— BEGIN Dataset extract —

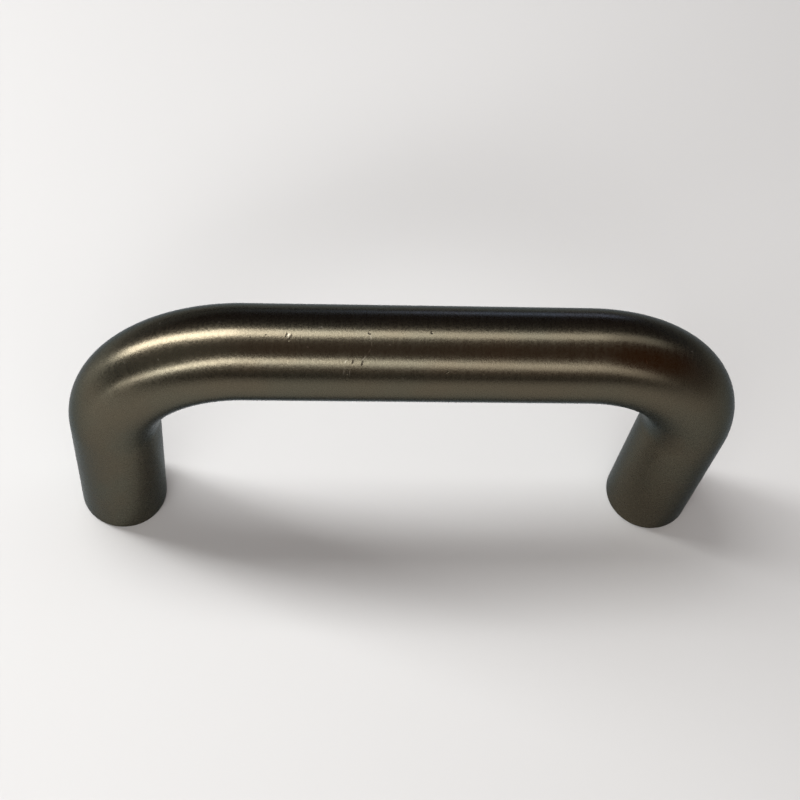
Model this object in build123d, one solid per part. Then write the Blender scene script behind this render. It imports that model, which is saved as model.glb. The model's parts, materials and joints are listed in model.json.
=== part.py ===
from build123d import *

import os
from math import radians, tan

# Bridge pull handle for a drawer or a cabinet door: a solid round rod, bent twice
# into a low bridge, with a flat foot at each end drilled from below for a screw.
#
# Frame: X runs along the grip, Y is the rod's thickness and Z points away from the
# drawer front. The origin lies on the mounting plane, midway between the two feet.

# Driving dimensions, in millimetres.
hole_spacing = 64.0  # between the centres of the two feet
rod_diameter = 10.0
projection = 37.0  # from the mounting plane to the top of the grip
bend_radius = 14.0  # of the rod's centreline in both bends
foot_edge_round = 0.35  # rounding of the rim of each foot

# Blind hole in each foot, at the drill size of an M4 x 0.7 thread.
tap_drill_diameter = 3.3
hole_depth = 13.0  # to the end of the full diameter
drill_point_angle = 118.0  # degrees, across the whole cone
countersink_width = 0.65  # of the bevelled ring round the mouth, seen from below
countersink_angle = 90.0  # degrees, across the whole cone


def foot_centres():
    """Where the rod's centreline meets the mounting plane, left foot first."""
    return [Vector(side * hole_spacing / 2, 0, 0) for side in (-1, 1)]


def centreline():
    """Up one leg, along the grip and down the other leg, with a round bend at each corner."""
    rise = Vector(0, 0, projection - rod_diameter / 2)
    left, right = foot_centres()
    return FilletPolyline(left, left + rise, right + rise, right, radius=bend_radius)


def bent_rod():
    """The full round section swept along the centreline, with the rims of the feet broken."""
    left = foot_centres()[0]
    section = Plane(origin=left, z_dir=(0, 0, 1)) * Circle(rod_diameter / 2)
    rod = sweep(section, path=centreline())
    rims = rod.edges().group_by(Axis.Z)[0]
    return fillet(rims, foot_edge_round)


def drilled_hole(foot):
    """The drill's own shape: a conical point, the full diameter and a countersunk mouth."""
    bore = tap_drill_diameter / 2
    mouth = bore + countersink_width
    mouth_depth = countersink_width / tan(radians(countersink_angle / 2))
    point_depth = bore / tan(radians(drill_point_angle / 2))
    outline = Polyline(
        (0, 0),
        (mouth, 0),
        (bore, mouth_depth),
        (bore, hole_depth),
        (0, hole_depth + point_depth),
        close=True,
    )
    half_section = Plane.XZ * make_face(outline)
    return Pos(foot) * revolve(half_section, Axis.Z)


def pull_handle():
    handle = bent_rod()
    for foot in foot_centres():
        handle -= drilled_hole(foot)
    return handle


os.makedirs("parts", exist_ok=True)
export_step(pull_handle(), "parts/pull_handle.step")
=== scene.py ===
import json
import math

import bpy
from mathutils import Matrix, Quaternion, Vector


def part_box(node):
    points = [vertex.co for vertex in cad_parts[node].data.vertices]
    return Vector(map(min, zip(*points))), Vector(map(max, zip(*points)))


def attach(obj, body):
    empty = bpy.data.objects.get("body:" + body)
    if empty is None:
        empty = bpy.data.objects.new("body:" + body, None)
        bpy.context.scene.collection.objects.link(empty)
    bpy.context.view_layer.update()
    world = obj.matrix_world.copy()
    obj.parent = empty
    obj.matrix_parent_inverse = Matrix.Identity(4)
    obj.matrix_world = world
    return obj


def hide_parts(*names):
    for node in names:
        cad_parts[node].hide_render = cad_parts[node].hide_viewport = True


# Bridge pull handle: a satin metal rod, bent twice, standing on its two drilled feet.
# Everything is in metres: X along the grip, -Y towards the front, Z away from the drawer.

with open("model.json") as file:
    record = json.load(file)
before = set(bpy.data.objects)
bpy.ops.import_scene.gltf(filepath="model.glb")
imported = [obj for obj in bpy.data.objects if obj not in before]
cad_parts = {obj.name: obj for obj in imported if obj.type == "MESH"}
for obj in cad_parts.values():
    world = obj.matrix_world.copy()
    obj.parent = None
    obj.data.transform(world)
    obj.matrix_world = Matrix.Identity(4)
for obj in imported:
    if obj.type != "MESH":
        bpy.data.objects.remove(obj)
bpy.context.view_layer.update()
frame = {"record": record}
mounts = {mount["name"]: mount for mount in frame["record"]["mounts"]}


# What the frame says about the rod

cadLow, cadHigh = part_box("pull_handle")
rodRadius = (cadHigh.y - cadLow.y) / 2
footX = mounts["right_screw_hole"]["pos_m"][0]
gripZ = cadHigh.z - rodRadius
boreRadius = mounts["right_screw_hole"]["dims"]["r_mm"] / 1000
boreLength = mounts["right_screw_hole"]["dims"]["length_mm"] / 1000
countersinkDepth = mounts["right_screw_hole"]["pos_m"][2]

handleForm = {
    "bendRadius": 0.014,  # of the rod's middle line
    "sides": 96,  # faces round the rod
    "rowLength": 0.0003,  # of one row of faces along the rod
    "rimRound": 0.00035,  # rounding of the foot's rim
    "rimSegments": 5,
    "drillPoint": 118,  # degrees
    "smoothAngle": 35,  # degrees; sharper edges stay sharp
    "weld": 1e-7,  # points nearer than this are one
}
bendRadius = handleForm["bendRadius"]
straightX = footX - bendRadius  # where the grip's straight run ends
legTop = gripZ - bendRadius  # where a leg's straight run ends
bendLength = bendRadius * math.pi / 2
halfLength = straightX + bendLength + legTop  # of the rod pulled straight
holeTop = boreLength * 1.2  # above the drill point
sameLine = 1e-5  # what lies nearer than this to a line counts as on it


# Helpers that pick things in edit mode


def deselectAll():
    if bpy.context.object and bpy.context.object.mode != "OBJECT":
        bpy.ops.object.mode_set(mode="OBJECT")
    bpy.ops.object.select_all(action="DESELECT")


# Selects the verts, edges or faces for which test(centre, item) holds, and stays in edit mode.
def pick(obj, kind, test):
    bpy.ops.object.mode_set(mode="OBJECT")
    mesh = obj.data
    places = [v.co for v in mesh.vertices]
    for group in (mesh.vertices, mesh.edges, mesh.polygons):
        group.foreach_set("select", [False] * len(group))
    items = {"VERT": mesh.vertices, "EDGE": mesh.edges, "FACE": mesh.polygons}[kind]
    count = 0
    for item in items:
        if kind == "VERT":
            centre = item.co
        elif kind == "EDGE":
            centre = (places[item.vertices[0]] + places[item.vertices[1]]) / 2
        else:
            centre = item.center
        if test(centre, item):
            item.select = True
            count += 1
    bpy.ops.object.mode_set(mode="EDIT")
    bpy.ops.mesh.select_mode(type=kind)
    return count


# A test for what lies on the circle of this radius round the foot at x, at height z.
def ring(z, radius, x):
    def test(centre, item):
        away = math.hypot(centre.x - x, centre.y)
        return abs(centre.z - z) < sameLine and abs(away - radius) < 2 * sameLine

    return test


# The bent rod


def extrudeRing(move, scale=1.0, centre=None):
    bpy.ops.mesh.extrude_edges_move(TRANSFORM_OT_translate={"value": move})
    if scale != 1.0:
        bpy.ops.transform.resize(value=(scale, scale, 1), center_override=centre)


def bendRing(x, z, degrees):
    rows = round(bendLength / handleForm["rowLength"])
    bpy.ops.mesh.spin(steps=rows, angle=math.radians(degrees), center=(x, 0, z), axis=(0, 1, 0))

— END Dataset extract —

### Request
Print the listing above in full, exactly as it is.

### Exercise output
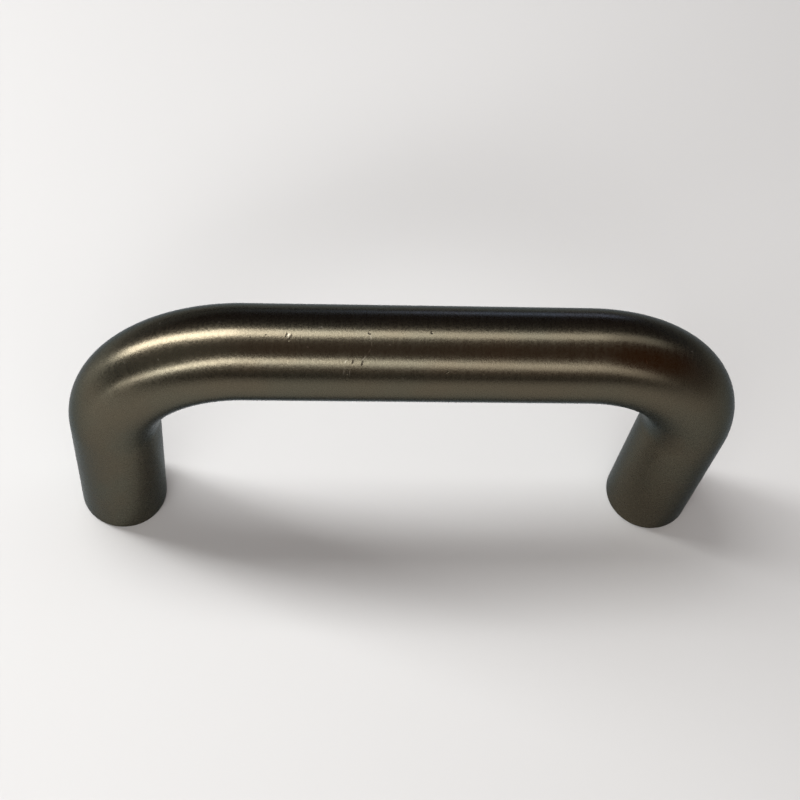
Model this object in build123d, one solid per part. Then write the Blender scene script behind this render. It imports that model, which is saved as model.glb. The model's parts, materials and joints are listed in model.json.
=== part.py ===
from build123d import *

import os
from math import radians, tan

# Bridge pull handle for a drawer or a cabinet door: a solid round rod, bent twice
# into a low bridge, with a flat foot at each end drilled from below for a screw.
#
# Frame: X runs along the grip, Y is the rod's thickness and Z points away from the
# drawer front. The origin lies on the mounting plane, midway between the two feet.

# Driving dimensions, in millimetres.
hole_spacing = 64.0  # between the centres of the two feet
rod_diameter = 10.0
projection = 37.0  # from the mounting plane to the top of the grip
bend_radius = 14.0  # of the rod's centreline in both bends
foot_edge_round = 0.35  # rounding of the rim of each foot

# Blind hole in each foot, at the drill size of an M4 x 0.7 thread.
tap_drill_diameter = 3.3
hole_depth = 13.0  # to the end of the full diameter
drill_point_angle = 118.0  # degrees, across the whole cone
countersink_width = 0.65  # of the bevelled ring round the mouth, seen from below
countersink_angle = 90.0  # degrees, across the whole cone


def foot_centres():
    """Where the rod's centreline meets the mounting plane, left foot first."""
    return [Vector(side * hole_spacing / 2, 0, 0) for side in (-1, 1)]


def centreline():
    """Up one leg, along the grip and down the other leg, with a round bend at each corner."""
    rise = Vector(0, 0, projection - rod_diameter / 2)
    left, right = foot_centres()
    return FilletPolyline(left, left + rise, right + rise, right, radius=bend_radius)


def bent_rod():
    """The full round section swept along the centreline, with the rims of the feet broken."""
    left = foot_centres()[0]
    section = Plane(origin=left, z_dir=(0, 0, 1)) * Circle(rod_diameter / 2)
    rod = sweep(section, path=centreline())
    rims = rod.edges().group_by(Axis.Z)[0]
    return fillet(rims, foot_edge_round)


def drilled_hole(foot):
    """The drill's own shape: a conical point, the full diameter and a countersunk mouth."""
    bore = tap_drill_diameter / 2
    mouth = bore + countersink_width
    mouth_depth = countersink_width / tan(radians(countersink_angle / 2))
    point_depth = bore / tan(radians(drill_point_angle / 2))
    outline = Polyline(
        (0, 0),
        (mouth, 0),
        (bore, mouth_depth),
        (bore, hole_depth),
        (0, hole_depth + point_depth),
        close=True,
    )
    half_section = Plane.XZ * make_face(outline)
    return Pos(foot) * revolve(half_section, Axis.Z)


def pull_handle():
    handle = bent_rod()
    for foot in foot_centres():
        handle -= drilled_hole(foot)
    return handle


os.makedirs("parts", exist_ok=True)
export_step(pull_handle(), "parts/pull_handle.step")
=== scene.py ===
import json
import math

import bpy
from mathutils import Matrix, Quaternion, Vector


def part_box(node):
    points = [vertex.co for vertex in cad_parts[node].data.vertices]
    return Vector(map(min, zip(*points))), Vector(map(max, zip(*points)))


def attach(obj, body):
    empty = bpy.data.objects.get("body:" + body)
    if empty is None:
        empty = bpy.data.objects.new("body:" + body, None)
        bpy.context.scene.collection.objects.link(empty)
    bpy.context.view_layer.update()
    world = obj.matrix_world.copy()
    obj.parent = empty
    obj.matrix_parent_inverse = Matrix.Identity(4)
    obj.matrix_world = world
    return obj


def hide_parts(*names):
    for node in names:
        cad_parts[node].hide_render = cad_parts[node].hide_viewport = True


# Bridge pull handle: a satin metal rod, bent twice, standing on its two drilled feet.
# Everything is in metres: X along the grip, -Y towards the front, Z away from the drawer.

with open("model.json") as file:
    record = json.load(file)
before = set(bpy.data.objects)
bpy.ops.import_scene.gltf(filepath="model.glb")
imported = [obj for obj in bpy.data.objects if obj not in before]
cad_parts = {obj.name: obj for obj in imported if obj.type == "MESH"}
for obj in cad_parts.values():
    world = obj.matrix_world.copy()
    obj.parent = None
    obj.data.transform(world)
    obj.matrix_world = Matrix.Identity(4)
for obj in imported:
    if obj.type != "MESH":
        bpy.data.objects.remove(obj)
bpy.context.view_layer.update()
frame = {"record": record}
mounts = {mount["name"]: mount for mount in frame["record"]["mounts"]}


# What the frame says about the rod

cadLow, cadHigh = part_box("pull_handle")
rodRadius = (cadHigh.y - cadLow.y) / 2
footX = mounts["right_screw_hole"]["pos_m"][0]
gripZ = cadHigh.z - rodRadius
boreRadius = mounts["right_screw_hole"]["dims"]["r_mm"] / 1000
boreLength = mounts["right_screw_hole"]["dims"]["length_mm"] / 1000
countersinkDepth = mounts["right_screw_hole"]["pos_m"][2]

handleForm = {
    "bendRadius": 0.014,  # of the rod's middle line
    "sides": 96,  # faces round the rod
    "rowLength": 0.0003,  # of one row of faces along the rod
    "rimRound": 0.00035,  # rounding of the foot's rim
    "rimSegments": 5,
    "drillPoint": 118,  # degrees
    "smoothAngle": 35,  # degrees; sharper edges stay sharp
    "weld": 1e-7,  # points nearer than this are one
}
bendRadius = handleForm["bendRadius"]
straightX = footX - bendRadius  # where the grip's straight run ends
legTop = gripZ - bendRadius  # where a leg's straight run ends
bendLength = bendRadius * math.pi / 2
halfLength = straightX + bendLength + legTop  # of the rod pulled straight
holeTop = boreLength * 1.2  # above the drill point
sameLine = 1e-5  # what lies nearer than this to a line counts as on it


# Helpers that pick things in edit mode


def deselectAll():
    if bpy.context.object and bpy.context.object.mode != "OBJECT":
        bpy.ops.object.mode_set(mode="OBJECT")
    bpy.ops.object.select_all(action="DESELECT")


# Selects the verts, edges or faces for which test(centre, item) holds, and stays in edit mode.
def pick(obj, kind, test):
    bpy.ops.object.mode_set(mode="OBJECT")
    mesh = obj.data
    places = [v.co for v in mesh.vertices]
    for group in (mesh.vertices, mesh.edges, mesh.polygons):
        group.foreach_set("select", [False] * len(group))
    items = {"VERT": mesh.vertices, "EDGE": mesh.edges, "FACE": mesh.polygons}[kind]
    count = 0
    for item in items:
        if kind == "VERT":
            centre = item.co
        elif kind == "EDGE":
            centre = (places[item.vertices[0]] + places[item.vertices[1]]) / 2
        else:
            centre = item.center
        if test(centre, item):
            item.select = True
            count += 1
    bpy.ops.object.mode_set(mode="EDIT")
    bpy.ops.mesh.select_mode(type=kind)
    return count


# A test for what lies on the circle of this radius round the foot at x, at height z.
def ring(z, radius, x):
    def test(centre, item):
        away = math.hypot(centre.x - x, centre.y)
        return abs(centre.z - z) < sameLine and abs(away - radius) < 2 * sameLine

    return test


# The bent rod


def extrudeRing(move, scale=1.0, centre=None):
    bpy.ops.mesh.extrude_edges_move(TRANSFORM_OT_translate={"value": move})
    if scale != 1.0:
        bpy.ops.transform.resize(value=(scale, scale, 1), center_override=centre)


def bendRing(x, z, degrees):
    rows = round(bendLength / handleForm["rowLength"])
    bpy.ops.mesh.spin(steps=rows, angle=math.radians(degrees), center=(x, 0, z), axis=(0, 1, 0))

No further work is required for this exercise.